La famille d'une jeune fille loue à la fin de l'été une datcha dans l'oblast de Moscou pour y passer des vacances tant attendues. Trois jours plus tard, un vieil ami de Maroussia, la maman, qui est pilote polaire, vient lui rendre visite. Elle accorde beaucoup d'importance à cet invité et sa fille Svetlana s'ennuie. Puis surgit une dispute parce que quelqu'un a cassé la tasse bleue et Maroussia ne sait pas qui l'a fait. Svetlana et son père, dépités, improvisent une grande randonnée dans la région. Ils voient du pays. En route, ils réconcilient deux garçons qui se battent et dont l'un accuse l'autre d'être fasciste. Ils croisent un camp militaire où ils entendent des soldats tirer. À leur retour, ils retrouvent la maman toute contente de les revoir. Elle a découvert qui avait cassé la tasse…

Personnages modifier

Le prototype du personnage principal du récit, le père de Svetlana, est l'auteur lui-même. Au début, il pensait se donner le nom de Nicolas, mais finalement, comme « prendre le nom de quelqu'un d'autre est désagréable », Gaïdar n'en change pas et parle à la première personne[2].

Le nom de la maman est Maroussia. C'est le nom que donne souvent Gaïdar à ses héroïnes. C'était le surnom de sa première femme, une infirmière âgée de 16 ans du nom de Maria Nikolaïevna Plaksina, dont il a fait connaissance en 1921, dans un hôpital où il se trouvait pour y être soigné d'une blessure[2],[3].

Le nom de Svetlana, que Gaïdar a donné à son héroïne, est encore assez peu répandu dans les années 1930. Malgré la coïncidence de ce prénom avec celui de la fille de Staline, il l'a choisi en l'honneur de la fille d'une amie proche, l'écrivaine pour enfants A. Trofimova. Cette Svetlana Trofimova, jeune fille rousse née dans les années vingt, a servi de prototype au personnage du récit. Dans la version originale, le héros devait être non une jeune fille mais un garçon du nom de Dim. Mais la logique interne du récit a obligé l'auteur à modifier le sexe du héros[4],[2].

Particularités modifier

Cette histoire, que Gaïdar a écrite au cours de l'été 1935 dans une datcha louée dans le village de Stalino (aujourd'hui Zaretchnoïe), dans la campagne d'Arzamas, est l'une des meilleures œuvres de l'écrivain; elle se distingue par son côté psychologique profond et inhabituel dans la littérature pour enfants[5]. Se basant sur sa propre expérience de la vie de famille, Gaïdar décrit un couple qui se trouve à un point de rupture, mais qui surmonte cette épreuve grâce à la retenue et au fait qu'ils sont parents de Svetlana, leur fille[6].
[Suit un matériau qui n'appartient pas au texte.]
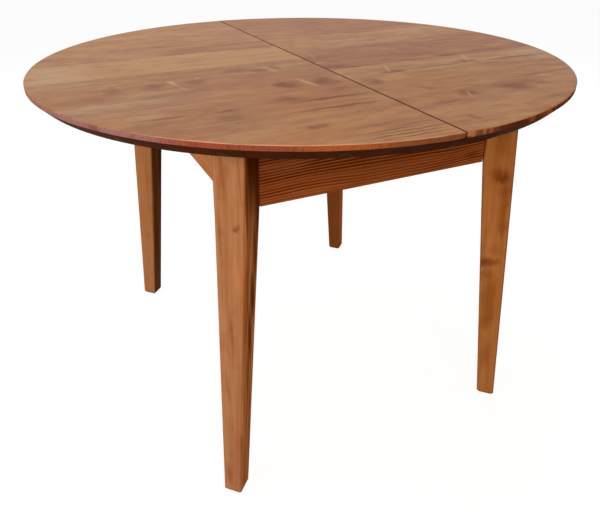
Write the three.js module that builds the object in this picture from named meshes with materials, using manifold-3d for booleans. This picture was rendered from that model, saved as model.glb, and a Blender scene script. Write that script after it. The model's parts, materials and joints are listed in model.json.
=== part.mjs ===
// Round extendable dining table in stained pine.
// Two half tops slide apart on geared runners over a four-apron frame with splayed, tapered
// legs, and a folded loose leaf lies on rails inside the frame.
// Millimetres, +Z up. The origin is on the floor under the middle of the table: +X is the way
// the right half opens, and +Y runs along the seam between the halves.

import * as THREE from 'three';
import { mergeVertices } from 'three/addons/utils/BufferGeometryUtils.js';
import Module from 'manifold-3d';

const wasm = await Module();
wasm.setup();

// ---------------------------------------------------------------- driving sizes

const tableHeight = 750;
const topDiameter = 1100;
const topThickness = 26;
const rimBand = 8.8;             // upright part of the rim, under the top surface
const rimBevelRun = 17.5;        // how far the rim slopes back in below the band
const topArris = 1.2;            // small chamfer round the upper edge
const seamGap = 1;               // between the two closed halves
const seamArris = 0.8;           // small chamfer along both sides of the seam
const halfTravel = 200;          // how far each half opens

const frameLength = 545;         // over the outer faces of the two end aprons, along X
const frameWidth = 691;          // over the outer faces of the front and back aprons, along Y
const apronThickness = 22;
const apronHeight = 131.5;

const legKneeWidth = 56.5;       // across the leg at the lower edge of the aprons
const legKneeDepth = 60.5;       // through the leg there, along the frame's corner diagonal
const legFootWidth = 37;
const legFootDepth = 38;
const legEdgeRadius = 6;
const footSpreadX = 48;          // centre of the foot beyond the frame's corner, along X
const footSpreadY = 38;          // and along Y
const footPadThickness = 2.5;
const footPadInset = 3;

const runnerThickness = 15;
const runnerHeight = 36;
const runnerInnerReach = 225;    // from the seam back past the pinion
const runnerOuterReach = 345;    // from the seam out under the half top
const runnerNose = 14;           // slope cut off the lower corner of both ends
const tongueHeight = 8;
const tongueDepth = 4.5;
const tongueLift = 15.5;         // lower side of the tongue above the runner's underside

const guideThickness = 19;
const guideHeight = 36;

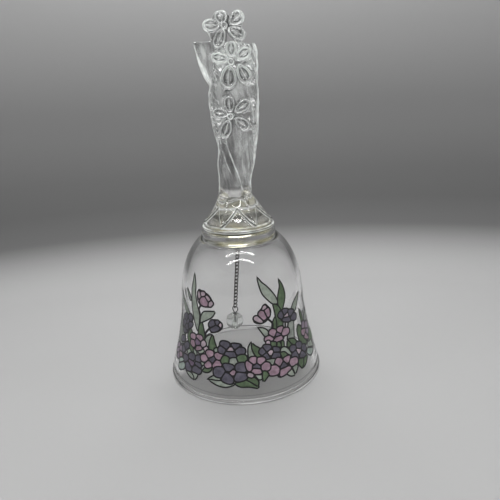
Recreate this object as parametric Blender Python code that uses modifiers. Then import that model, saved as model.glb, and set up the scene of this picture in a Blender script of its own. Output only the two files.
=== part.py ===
"""A clear glass hand bell with a pressed glass flower handle and a glass bead clapper on a fine chain.

Units are metres. The origin is the centre of the rim, on the surface that the bell stands on, with +Z up
the bell's axis and the decorated front towards -Y. Every piece is one object, in the collection glass_bell.
"""

import math

import bmesh
import bpy
from mathutils import Vector

MM = 0.001
MERGE = 0.0001
SEAT_GAP = 0.3 * MM

# Bell: radii and heights of its outside, and its walls
RIM_RADIUS = 38.0 * MM
WAIST_RADIUS = 30.0 * MM
WAIST_HEIGHT = 40.0 * MM
CROWN_RADIUS = 17.4 * MM
CROWN_HEIGHT = 72.0 * MM
CROWN_EDGE = 2.0 * MM
CROWN_CHAMFER = 0.4 * MM
CROWN_THICKNESS = 4.6 * MM
SHOULDER_INSET = 2.6 * MM
WAIST_INSET = 0.8 * MM
WALL = 2.3 * MM
RIM_WALL = 3.2 * MM
LIP_ROUND = 1.0 * MM
BELL_STEPS = 64
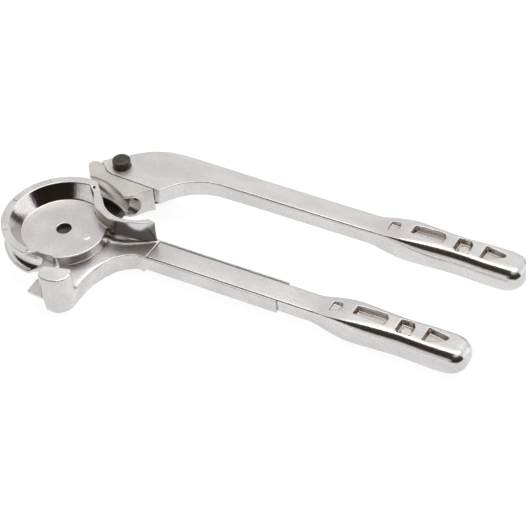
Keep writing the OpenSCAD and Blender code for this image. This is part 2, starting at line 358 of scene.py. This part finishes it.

Dans ce récit, comme dans beaucoup d'autres œuvres d'Arkadi Gaïdar, y compris dans les plus récentes telles que Tchouk et Gek (en), le motif de la « route » joue un rôle important. La réconciliation de la famille est liée à l'idée de « vagabondage » qui devient possible après le départ en randonnée de la fille avec son père en laissant l'épouse à la maison (même si cette randonnée est amusante)[7],[8].

Il faut remarquer que l'action du récit se situe sur fond de pressentiment d'une guerre imminente, la Seconde Guerre mondiale[9]. Ainsi quand le père et la fille entendent des coups de feu, la fille demande : Est-ce que c'est la guerre ?[10],[11].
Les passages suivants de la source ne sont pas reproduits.